The thing about Christmas is that it's magical even if you fight it. When C and I began dating, he firmly insisted that Halloween was his favorite holiday. This is fine, really. There's lots of excitement in dressing up, and I find that sometimes people's alteregos should really be their real ones. It reveals a lot about a person willing to dress up in a completely ridiculous costume and then embody it. Nonetheless, I told him, as cliched as it was, that my favorite holiday was Christmas. He responded with, "That's all girls' favorite holiday." We were still early in our relationship, before I was comfortable being a snide asshole with him. So I smiled and told him to simply wait.
And wait he has.
This, our first Christmas under one roof, has presented its fair share of challenges and triumphs.

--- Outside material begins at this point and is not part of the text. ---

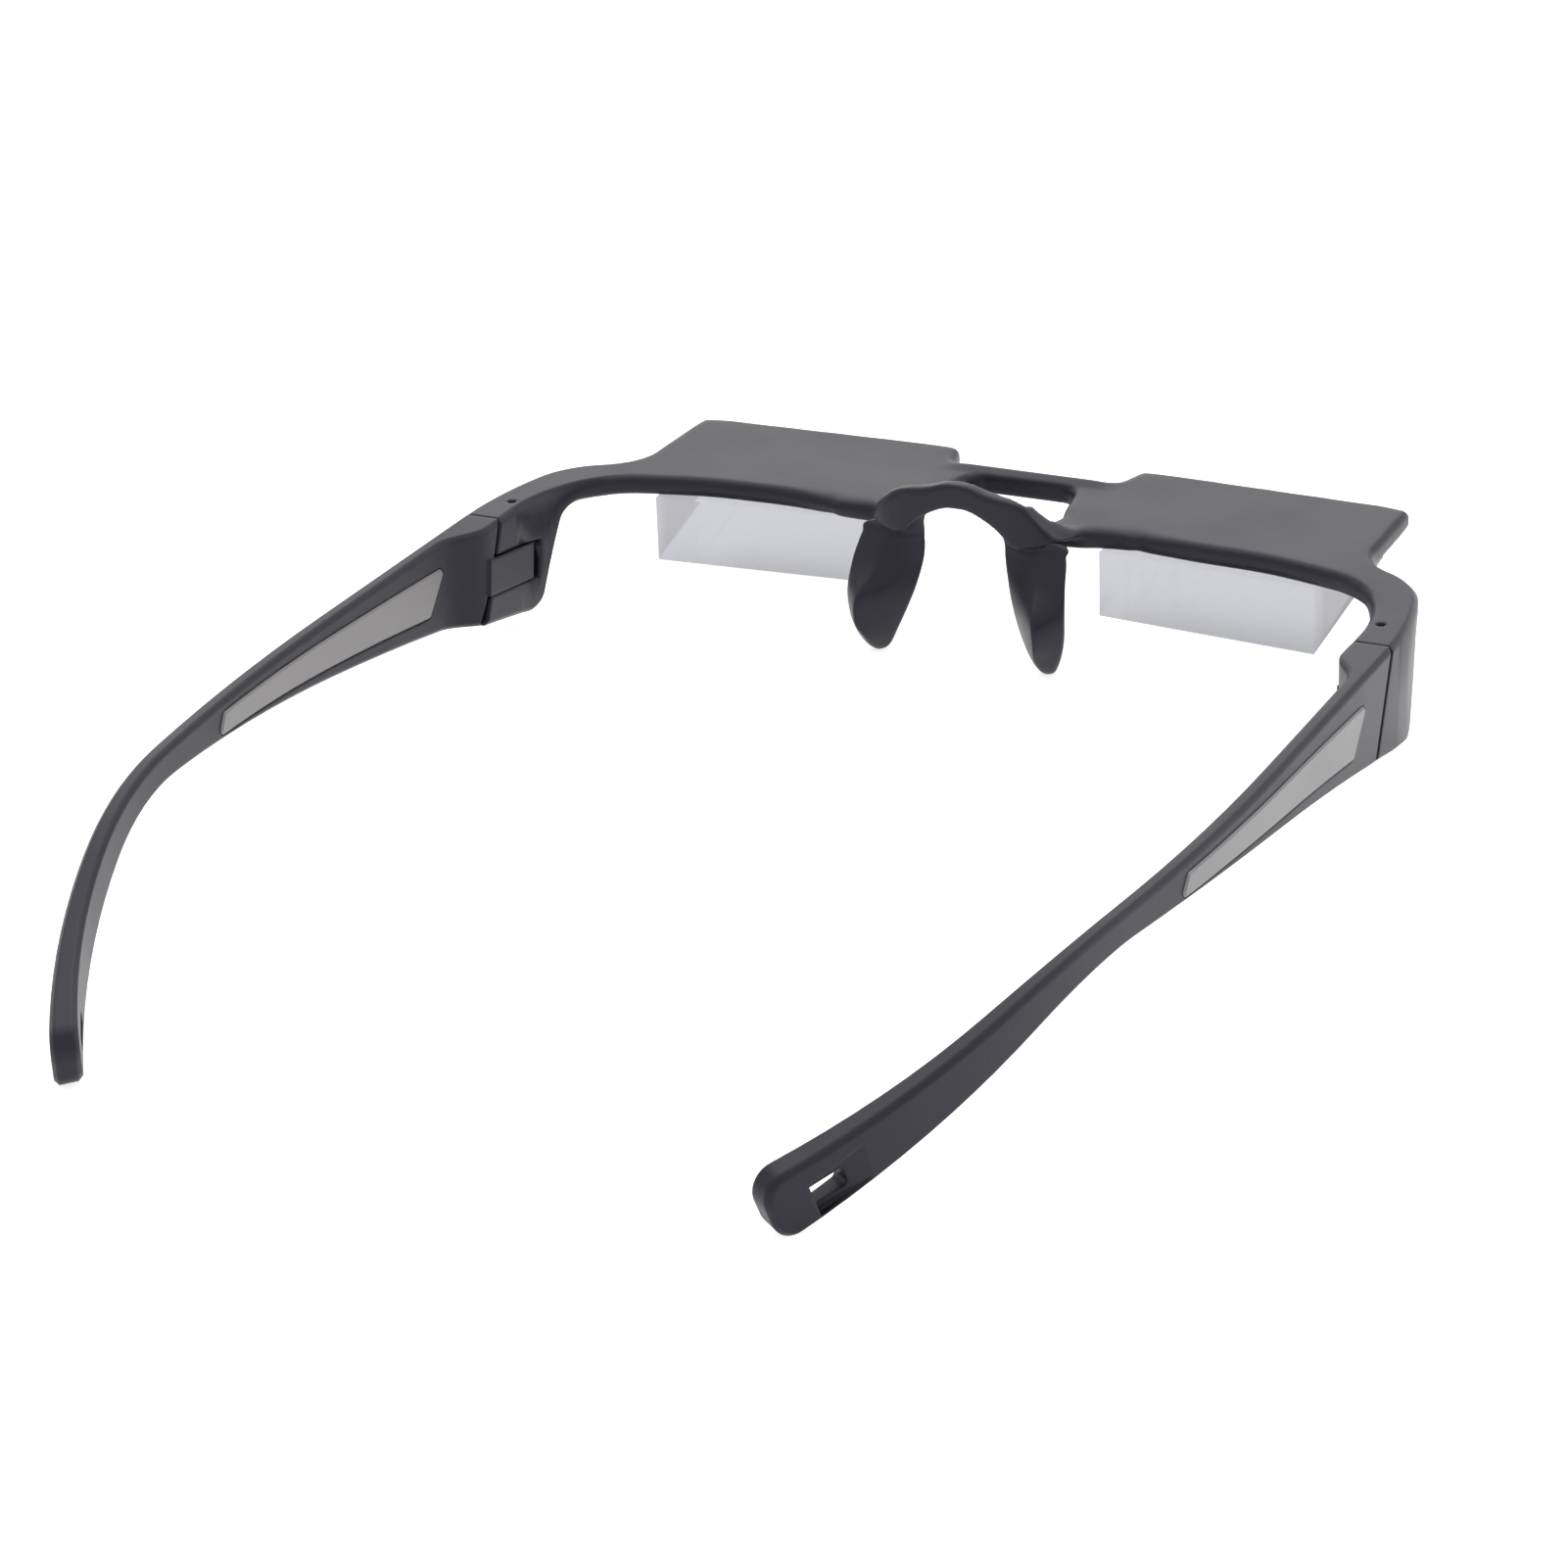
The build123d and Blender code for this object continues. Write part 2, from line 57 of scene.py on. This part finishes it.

It is increasingly hard to hide presents from him; he's a snooper and when I lay things out to wrap them, that is the precise moment that he chooses to awaken. He'll stumble out and ask, "Baby, who is this wine for? It looks good." So far, I have lied and pawned everything off on my father. It C was smart, he'd count the presents under the tree and realize that something has got to give.
Initially, it was even difficult to get him to agree to assemble the upstairs tree. "What the hell do we even need two trees for?" he mumbled. This, to any non-Midwestern person, who grew up with siblings, is a logical question. To me, the solid Midwestern, siblingless and (fine, we'll use the s-word) a bit spoiled, seemed ridiculous. I didn't even dignify it with an answer, but told him that I'd found the connecting pieces for A and B. Once the tree was up and lit, however, he seemed to like it. "Should I turn it off?" I'd ask. "Nah, you can leave it on. It makes nice light," he'd respond. I was surprised that he hadn't laid under the tree staring up into the lights like I had as a child. Then I remembered, he was a boy. From Florida.
Last year, C had been uncomfortable with the gift-giving. I will give him that my parents are a bit over the top. They write clues on the gift, they still stuff stockings, they try to find the "perfect" gift every year. His parents haven't really done gift-giving since C entered college. This year, I have gotten to watch him grow excited about presents (although his wrapping skills leave a lot to be desired--it should not take a half a roll of tape to wrap 4 small gifts...) and about giving. It's really a transformation; he sees the purpose in making someone else smile.
We're hosting my family's Christmas extravaganza this year. This means games, white elephant, a ham, liquor, the whole nine yards. I'm not entirely sure that I even understood what we were doing when we signed up for it. But, now that we're in the midst of it, roast beef thawing in my refridgerator, I think we're both excited about it. I can't yet speak to the triumphs (or failures) of this upcoming evening, I'm just hoping that it's going to go well!